*Short task:*
Repeat verbatim, and only, the lines of the data below, beginning at the line that contains "for thing in" and stopping after the line that contains "before = set(bpy.data.objects)".
--- start of Input for this task ---
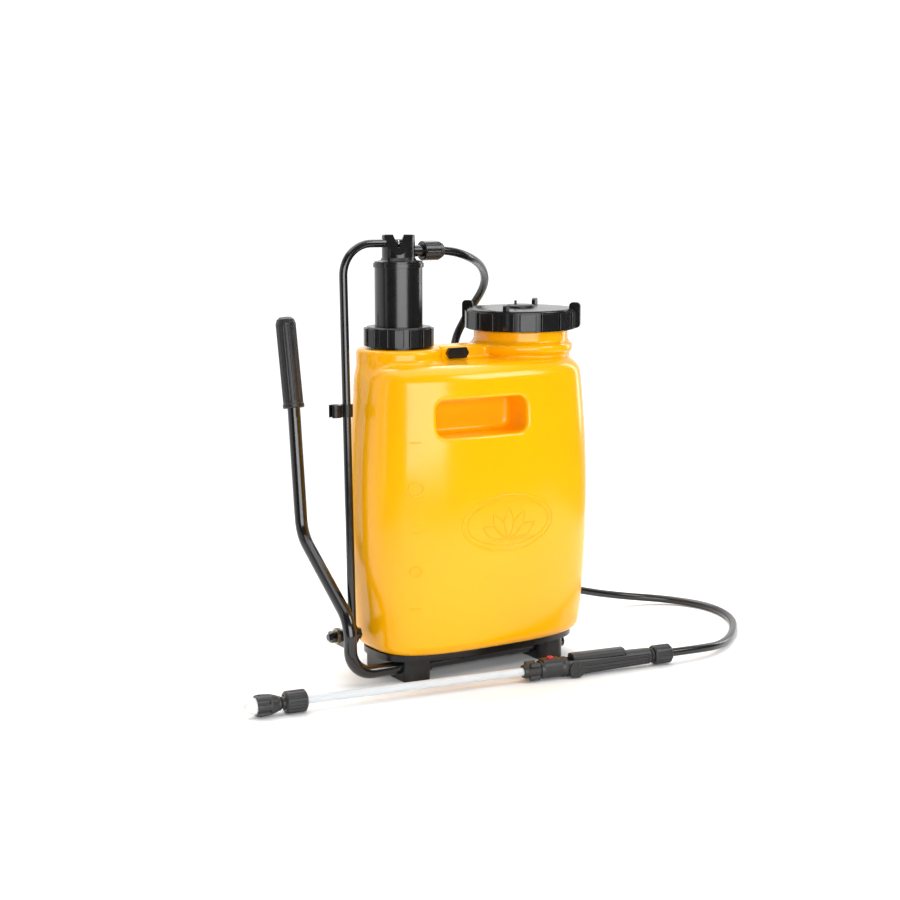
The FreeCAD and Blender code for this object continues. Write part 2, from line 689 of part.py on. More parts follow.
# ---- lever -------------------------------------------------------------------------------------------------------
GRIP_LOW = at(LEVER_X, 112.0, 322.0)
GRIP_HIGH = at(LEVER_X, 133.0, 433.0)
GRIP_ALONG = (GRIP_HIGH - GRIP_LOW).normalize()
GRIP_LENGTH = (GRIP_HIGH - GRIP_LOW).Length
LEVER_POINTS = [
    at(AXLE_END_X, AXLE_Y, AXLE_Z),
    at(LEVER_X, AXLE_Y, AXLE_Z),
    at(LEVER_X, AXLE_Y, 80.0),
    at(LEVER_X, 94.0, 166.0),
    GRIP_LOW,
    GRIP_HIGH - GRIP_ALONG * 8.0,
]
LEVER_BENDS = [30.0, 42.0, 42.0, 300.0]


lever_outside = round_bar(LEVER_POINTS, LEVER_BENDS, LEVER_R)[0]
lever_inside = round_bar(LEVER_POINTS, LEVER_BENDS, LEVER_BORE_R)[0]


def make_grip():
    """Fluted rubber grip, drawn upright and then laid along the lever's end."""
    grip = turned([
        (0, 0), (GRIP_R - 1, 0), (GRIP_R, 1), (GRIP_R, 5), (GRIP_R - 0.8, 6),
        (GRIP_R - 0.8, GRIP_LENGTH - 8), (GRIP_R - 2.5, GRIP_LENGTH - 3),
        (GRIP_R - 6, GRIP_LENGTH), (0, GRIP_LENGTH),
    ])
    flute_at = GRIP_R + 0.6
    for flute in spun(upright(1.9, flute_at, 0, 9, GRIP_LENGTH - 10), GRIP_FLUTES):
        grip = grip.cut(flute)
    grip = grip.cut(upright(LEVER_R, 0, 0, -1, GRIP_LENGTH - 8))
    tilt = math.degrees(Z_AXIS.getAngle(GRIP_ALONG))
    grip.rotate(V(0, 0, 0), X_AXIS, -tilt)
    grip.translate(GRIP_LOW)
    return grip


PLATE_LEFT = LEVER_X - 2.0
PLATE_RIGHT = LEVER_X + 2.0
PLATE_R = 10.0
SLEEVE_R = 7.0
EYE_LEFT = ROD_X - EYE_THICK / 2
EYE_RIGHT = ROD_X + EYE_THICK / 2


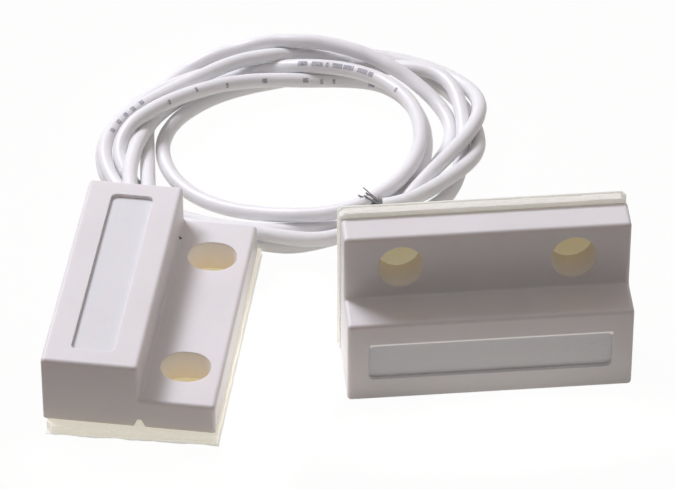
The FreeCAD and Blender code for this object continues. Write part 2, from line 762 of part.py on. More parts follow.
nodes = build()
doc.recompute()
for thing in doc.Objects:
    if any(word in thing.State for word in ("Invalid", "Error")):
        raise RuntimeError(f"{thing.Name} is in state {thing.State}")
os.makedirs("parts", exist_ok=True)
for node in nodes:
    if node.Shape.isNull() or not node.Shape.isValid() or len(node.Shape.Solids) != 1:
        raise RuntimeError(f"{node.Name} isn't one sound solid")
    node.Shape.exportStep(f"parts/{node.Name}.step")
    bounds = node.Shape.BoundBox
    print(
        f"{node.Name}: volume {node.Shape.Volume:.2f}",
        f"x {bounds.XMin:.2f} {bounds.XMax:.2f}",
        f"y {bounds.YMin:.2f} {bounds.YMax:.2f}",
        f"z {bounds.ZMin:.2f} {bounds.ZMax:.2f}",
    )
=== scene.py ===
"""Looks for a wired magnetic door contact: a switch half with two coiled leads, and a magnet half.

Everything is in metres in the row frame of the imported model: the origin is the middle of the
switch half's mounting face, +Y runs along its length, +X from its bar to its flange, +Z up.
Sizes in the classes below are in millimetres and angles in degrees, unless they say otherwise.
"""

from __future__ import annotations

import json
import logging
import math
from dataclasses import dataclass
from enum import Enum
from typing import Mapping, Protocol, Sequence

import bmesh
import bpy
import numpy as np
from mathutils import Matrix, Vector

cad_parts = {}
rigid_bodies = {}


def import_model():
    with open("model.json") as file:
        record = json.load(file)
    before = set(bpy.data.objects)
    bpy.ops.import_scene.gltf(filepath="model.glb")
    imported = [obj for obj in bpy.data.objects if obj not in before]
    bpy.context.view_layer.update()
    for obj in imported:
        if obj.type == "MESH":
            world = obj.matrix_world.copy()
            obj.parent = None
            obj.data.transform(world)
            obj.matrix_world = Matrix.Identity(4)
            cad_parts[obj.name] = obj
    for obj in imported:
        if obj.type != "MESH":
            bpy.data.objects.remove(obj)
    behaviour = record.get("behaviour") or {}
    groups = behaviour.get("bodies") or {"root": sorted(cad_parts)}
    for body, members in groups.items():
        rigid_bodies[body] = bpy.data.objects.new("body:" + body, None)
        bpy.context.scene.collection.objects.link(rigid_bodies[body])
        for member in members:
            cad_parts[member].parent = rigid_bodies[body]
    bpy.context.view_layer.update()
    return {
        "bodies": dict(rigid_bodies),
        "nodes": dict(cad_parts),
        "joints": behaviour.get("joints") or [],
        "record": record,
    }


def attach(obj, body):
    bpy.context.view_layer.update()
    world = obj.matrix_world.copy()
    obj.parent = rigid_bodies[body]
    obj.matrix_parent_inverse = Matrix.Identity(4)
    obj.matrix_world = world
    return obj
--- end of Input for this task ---
*Result of this exercise:*
for thing in doc.Objects:
    if any(word in thing.State for word in ("Invalid", "Error")):
        raise RuntimeError(f"{thing.Name} is in state {thing.State}")
os.makedirs("parts", exist_ok=True)
for node in nodes:
    if node.Shape.isNull() or not node.Shape.isValid() or len(node.Shape.Solids) != 1:
        raise RuntimeError(f"{node.Name} isn't one sound solid")
    node.Shape.exportStep(f"parts/{node.Name}.step")
    bounds = node.Shape.BoundBox
    print(
        f"{node.Name}: volume {node.Shape.Volume:.2f}",
        f"x {bounds.XMin:.2f} {bounds.XMax:.2f}",
        f"y {bounds.YMin:.2f} {bounds.YMax:.2f}",
        f"z {bounds.ZMin:.2f} {bounds.ZMax:.2f}",
    )
=== scene.py ===
"""Looks for a wired magnetic door contact: a switch half with two coiled leads, and a magnet half.

Everything is in metres in the row frame of the imported model: the origin is the middle of the
switch half's mounting face, +Y runs along its length, +X from its bar to its flange, +Z up.
Sizes in the classes below are in millimetres and angles in degrees, unless they say otherwise.
"""

from __future__ import annotations

import json
import logging
import math
from dataclasses import dataclass
from enum import Enum
from typing import Mapping, Protocol, Sequence

import bmesh
import bpy
import numpy as np
from mathutils import Matrix, Vector

cad_parts = {}
rigid_bodies = {}


def import_model():
    with open("model.json") as file:
        record = json.load(file)
    before = set(bpy.data.objects)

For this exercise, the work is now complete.